* **What you are asked to do**:
Output the data below in full, byte for byte. Nothing may differ.

* **Given material**:

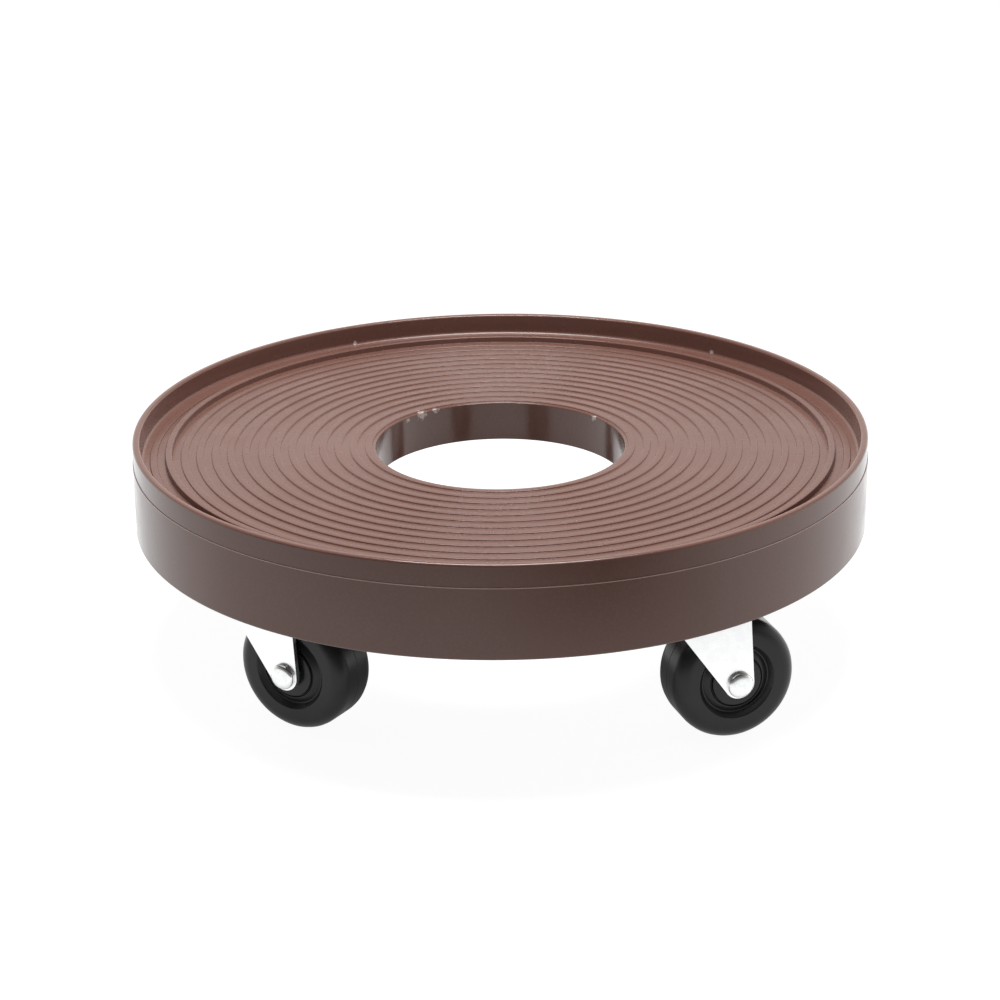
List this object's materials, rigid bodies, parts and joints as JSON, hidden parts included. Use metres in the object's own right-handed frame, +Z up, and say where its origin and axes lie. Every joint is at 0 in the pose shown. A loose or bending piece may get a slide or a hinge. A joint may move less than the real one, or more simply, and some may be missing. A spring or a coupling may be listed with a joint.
{
  "type": "plant pot caddy",
  "caption": "Round plastic plant pot caddy with a ridged deck, raised rim and centre hole, on swivel casters with black rubber wheels.",
  "frame": {"origin": "on the floor under the centre of the deck", "axes": "+Z up along the deck's axis; the four kingpins stand on the diagonals between X and Y; -Y is the front"},
  "size_m": [0.3054, 0.3054, 0.0973],
  "materials": {
    "brown_plastic": "satin chocolate-brown moulded polypropylene",
    "zinc_steel": "bright white zinc plating on pressed steel",
    "rivet_steel": "bright zinc-plated rivet, lightly hammered face",
    "bearing_steel": "polished ball",
    "black_rubber": "satin black hard rubber"
  },
  "bodies": {
    "deck": {"deck": "brown_plastic", "mount_screws": "zinc_steel", "front_right_mount_plate": "zinc_steel", "front_right_kingpin": "zinc_steel", "front_right_lower_race_cup": "zinc_steel", "front_left_mount_plate": "zinc_steel", "front_left_kingpin": "zinc_steel", "front_left_lower_race_cup": "zinc_steel", "rear_left_mount_plate": "zinc_steel", "rear_left_kingpin": "zinc_steel", "rear_left_lower_race_cup": "zinc_steel", "rear_right_mount_plate": "zinc_steel", "rear_right_kingpin": "zinc_steel", "rear_right_lower_race_cup": "zinc_steel"},
    "front_right_swivel": {"front_right_fork": "zinc_steel", "front_right_axle_rivet": "rivet_steel", "front_right_axle_sleeve": "rivet_steel"},
    "front_right_balls": {"front_right_upper_balls": "bearing_steel", "front_right_lower_balls": "bearing_steel"},
    "front_right_roller": {"front_right_wheel": "black_rubber"},
    "front_left_swivel": {"front_left_fork": "zinc_steel", "front_left_axle_rivet": "rivet_steel", "front_left_axle_sleeve": "rivet_steel"},
    "front_left_balls": {"front_left_upper_balls": "bearing_steel", "front_left_lower_balls": "bearing_steel"},
    "front_left_roller": {"front_left_wheel": "black_rubber"},
    "rear_left_swivel": {"rear_left_fork": "zinc_steel", "rear_left_axle_rivet": "rivet_steel", "rear_left_axle_sleeve": "rivet_steel"},
    "rear_left_balls": {"rear_left_upper_balls": "bearing_steel", "rear_left_lower_balls": "bearing_steel"},
    "rear_left_roller": {"rear_left_wheel": "black_rubber"},
    "rear_right_swivel": {"rear_right_fork": "zinc_steel", "rear_right_axle_rivet": "rivet_steel", "rear_right_axle_sleeve": "rivet_steel"},
    "rear_right_balls": {"rear_right_upper_balls": "bearing_steel", "rear_right_lower_balls": "bearing_steel"},
    "rear_right_roller": {"rear_right_wheel": "black_rubber"}
  },
  "joints": [
    {"name": "front_right_swivel_turn", "type": "hinge", "parent": "deck", "child": "front_right_swivel", "pos_m": [0.08393, -0.08393, 0.06], "axis": [0, 0, 1], "continuous": true},
    {"name": "front_right_ball_orbit", "type": "hinge", "parent": "deck", "child": "front_right_balls", "pos_m": [0.08393, -0.08393, 0.06], "axis": [0, 0, 1], "continuous": true},
    {"name": "front_right_wheel_roll", "type": "hinge", "parent": "front_right_swivel", "child": "front_right_roller", "pos_m": [0.10189, -0.07456, 0.0254], "axis": [-0.4627, 0.8865, 0], "continuous": true},
    {"name": "front_left_swivel_turn", "type": "hinge", "parent": "deck", "child": "front_left_swivel", "pos_m": [-0.08393, -0.08393, 0.06], "axis": [0, 0, 1], "continuous": true},
    {"name": "front_left_ball_orbit", "type": "hinge", "parent": "deck", "child": "front_left_balls", "pos_m": [-0.08393, -0.08393, 0.06], "axis": [0, 0, 1], "continuous": true},
    {"name": "front_left_wheel_roll", "type": "hinge", "parent": "front_left_swivel", "child": "front_left_roller", "pos_m": [-0.06515, -0.09149, 0.0254], "axis": [0.3732, 0.9278, 0], "continuous": true},
    {"name": "rear_left_swivel_turn", "type": "hinge", "parent": "deck", "child": "rear_left_swivel", "pos_m": [-0.08393, 0.08393, 0.06], "axis": [0, 0, 1], "continuous": true},
    {"name": "rear_left_ball_orbit", "type": "hinge", "parent": "deck", "child": "rear_left_balls", "pos_m": [-0.08393, 0.08393, 0.06], "axis": [0, 0, 1], "continuous": true},
    {"name": "rear_left_wheel_roll", "type": "hinge", "parent": "rear_left_swivel", "child": "rear_left_roller", "pos_m": [-0.09406, 0.10147, 0.0254], "axis": [-0.866, -0.5, 0], "continuous": true},
    {"name": "rear_right_swivel_turn", "type": "hinge", "parent": "deck", "child": "rear_right_swivel", "pos_m": [0.08393, 0.08393, 0.06], "axis": [0, 0, 1], "continuous": true},
    {"name": "rear_right_ball_orbit", "type": "hinge", "parent": "deck", "child": "rear_right_balls", "pos_m": [0.08393, 0.08393, 0.06], "axis": [0, 0, 1], "continuous": true},
    {"name": "rear_right_wheel_roll", "type": "hinge", "parent": "rear_right_swivel", "child": "rear_right_roller", "pos_m": [0.07869, 0.10349, 0.0254], "axis": [-0.9659, -0.2588, 0], "continuous": true}
  ],
  "couplings": [
    {"joint": "front_right_ball_orbit", "follows": "front_right_swivel_turn", "ratio": 0.5},
    {"joint": "front_left_ball_orbit", "follows": "front_left_swivel_turn", "ratio": 0.5},
    {"joint": "rear_left_ball_orbit", "follows": "rear_left_swivel_turn", "ratio": 0.5},
    {"joint": "rear_right_ball_orbit", "follows": "rear_right_swivel_turn", "ratio": 0.5}
  ]
}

* **Worked solution**:
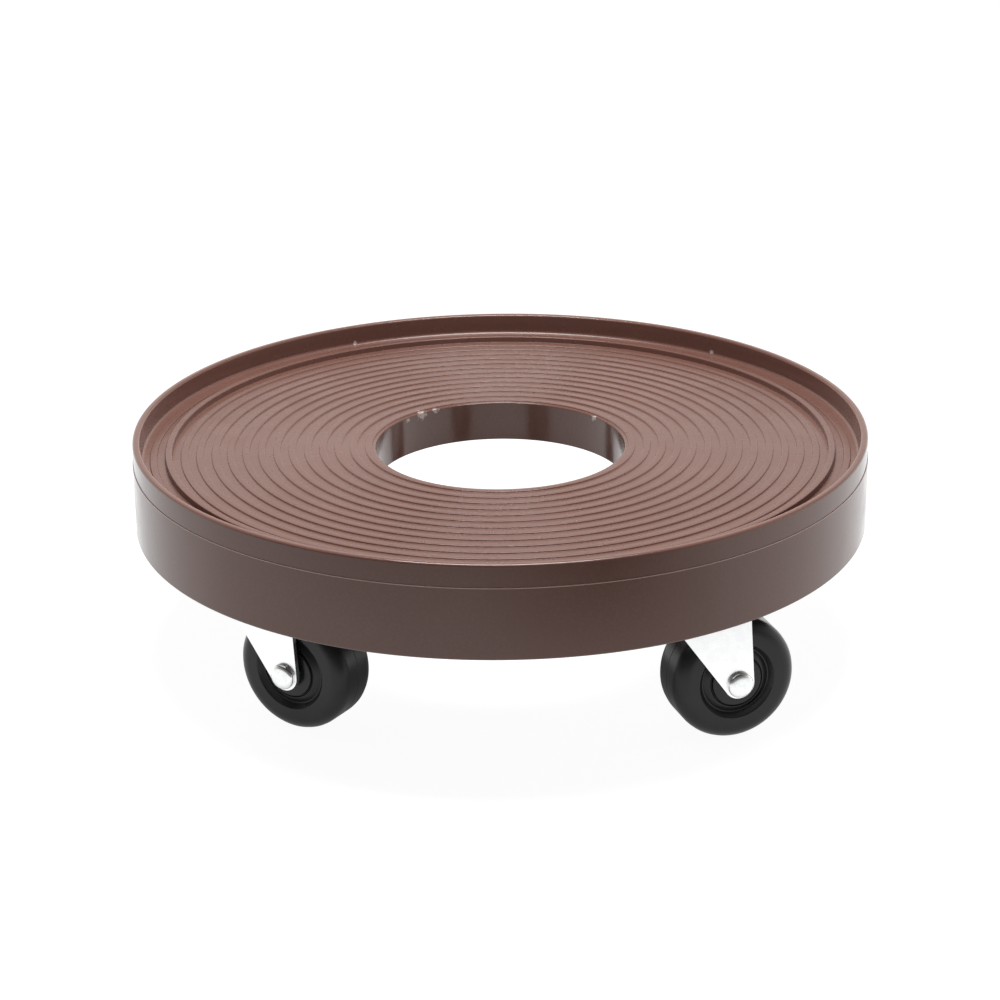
List this object's materials, rigid bodies, parts and joints as JSON, hidden parts included. Use metres in the object's own right-handed frame, +Z up, and say where its origin and axes lie. Every joint is at 0 in the pose shown. A loose or bending piece may get a slide or a hinge. A joint may move less than the real one, or more simply, and some may be missing. A spring or a coupling may be listed with a joint.
{
  "type": "plant pot caddy",
  "caption": "Round plastic plant pot caddy with a ridged deck, raised rim and centre hole, on swivel casters with black rubber wheels.",
  "frame": {"origin": "on the floor under the centre of the deck", "axes": "+Z up along the deck's axis; the four kingpins stand on the diagonals between X and Y; -Y is the front"},
  "size_m": [0.3054, 0.3054, 0.0973],
  "materials": {
    "brown_plastic": "satin chocolate-brown moulded polypropylene",
    "zinc_steel": "bright white zinc plating on pressed steel",
    "rivet_steel": "bright zinc-plated rivet, lightly hammered face",
    "bearing_steel": "polished ball",
    "black_rubber": "satin black hard rubber"
  },
  "bodies": {
    "deck": {"deck": "brown_plastic", "mount_screws": "zinc_steel", "front_right_mount_plate": "zinc_steel", "front_right_kingpin": "zinc_steel", "front_right_lower_race_cup": "zinc_steel", "front_left_mount_plate": "zinc_steel", "front_left_kingpin": "zinc_steel", "front_left_lower_race_cup": "zinc_steel", "rear_left_mount_plate": "zinc_steel", "rear_left_kingpin": "zinc_steel", "rear_left_lower_race_cup": "zinc_steel", "rear_right_mount_plate": "zinc_steel", "rear_right_kingpin": "zinc_steel", "rear_right_lower_race_cup": "zinc_steel"},
    "front_right_swivel": {"front_right_fork": "zinc_steel", "front_right_axle_rivet": "rivet_steel", "front_right_axle_sleeve": "rivet_steel"},
    "front_right_balls": {"front_right_upper_balls": "bearing_steel", "front_right_lower_balls": "bearing_steel"},
    "front_right_roller": {"front_right_wheel": "black_rubber"},
    "front_left_swivel": {"front_left_fork": "zinc_steel", "front_left_axle_rivet": "rivet_steel", "front_left_axle_sleeve": "rivet_steel"},
    "front_left_balls": {"front_left_upper_balls": "bearing_steel", "front_left_lower_balls": "bearing_steel"},
    "front_left_roller": {"front_left_wheel": "black_rubber"},
    "rear_left_swivel": {"rear_left_fork": "zinc_steel", "rear_left_axle_rivet": "rivet_steel", "rear_left_axle_sleeve": "rivet_steel"},
    "rear_left_balls": {"rear_left_upper_balls": "bearing_steel", "rear_left_lower_balls": "bearing_steel"},
    "rear_left_roller": {"rear_left_wheel": "black_rubber"},
    "rear_right_swivel": {"rear_right_fork": "zinc_steel", "rear_right_axle_rivet": "rivet_steel", "rear_right_axle_sleeve": "rivet_steel"},
    "rear_right_balls": {"rear_right_upper_balls": "bearing_steel", "rear_right_lower_balls": "bearing_steel"},
    "rear_right_roller": {"rear_right_wheel": "black_rubber"}
  },
  "joints": [
    {"name": "front_right_swivel_turn", "type": "hinge", "parent": "deck", "child": "front_right_swivel", "pos_m": [0.08393, -0.08393, 0.06], "axis": [0, 0, 1], "continuous": true},
    {"name": "front_right_ball_orbit", "type": "hinge", "parent": "deck", "child": "front_right_balls", "pos_m": [0.08393, -0.08393, 0.06], "axis": [0, 0, 1], "continuous": true},
    {"name": "front_right_wheel_roll", "type": "hinge", "parent": "front_right_swivel", "child": "front_right_roller", "pos_m": [0.10189, -0.07456, 0.0254], "axis": [-0.4627, 0.8865, 0], "continuous": true},
    {"name": "front_left_swivel_turn", "type": "hinge", "parent": "deck", "child": "front_left_swivel", "pos_m": [-0.08393, -0.08393, 0.06], "axis": [0, 0, 1], "continuous": true},
    {"name": "front_left_ball_orbit", "type": "hinge", "parent": "deck", "child": "front_left_balls", "pos_m": [-0.08393, -0.08393, 0.06], "axis": [0, 0, 1], "continuous": true},
    {"name": "front_left_wheel_roll", "type": "hinge", "parent": "front_left_swivel", "child": "front_left_roller", "pos_m": [-0.06515, -0.09149, 0.0254], "axis": [0.3732, 0.9278, 0], "continuous": true},
    {"name": "rear_left_swivel_turn", "type": "hinge", "parent": "deck", "child": "rear_left_swivel", "pos_m": [-0.08393, 0.08393, 0.06], "axis": [0, 0, 1], "continuous": true},
    {"name": "rear_left_ball_orbit", "type": "hinge", "parent": "deck", "child": "rear_left_balls", "pos_m": [-0.08393, 0.08393, 0.06], "axis": [0, 0, 1], "continuous": true},
    {"name": "rear_left_wheel_roll", "type": "hinge", "parent": "rear_left_swivel", "child": "rear_left_roller", "pos_m": [-0.09406, 0.10147, 0.0254], "axis": [-0.866, -0.5, 0], "continuous": true},
    {"name": "rear_right_swivel_turn", "type": "hinge", "parent": "deck", "child": "rear_right_swivel", "pos_m": [0.08393, 0.08393, 0.06], "axis": [0, 0, 1], "continuous": true},
    {"name": "rear_right_ball_orbit", "type": "hinge", "parent": "deck", "child": "rear_right_balls", "pos_m": [0.08393, 0.08393, 0.06], "axis": [0, 0, 1], "continuous": true},
    {"name": "rear_right_wheel_roll", "type": "hinge", "parent": "rear_right_swivel", "child": "rear_right_roller", "pos_m": [0.07869, 0.10349, 0.0254], "axis": [-0.9659, -0.2588, 0], "continuous": true}
  ],
  "couplings": [
    {"joint": "front_right_ball_orbit", "follows": "front_right_swivel_turn", "ratio": 0.5},
    {"joint": "front_left_ball_orbit", "follows": "front_left_swivel_turn", "ratio": 0.5},
    {"joint": "rear_left_ball_orbit", "follows": "rear_left_swivel_turn", "ratio": 0.5},
    {"joint": "rear_right_ball_orbit", "follows": "rear_right_swivel_turn", "ratio": 0.5}
  ]
}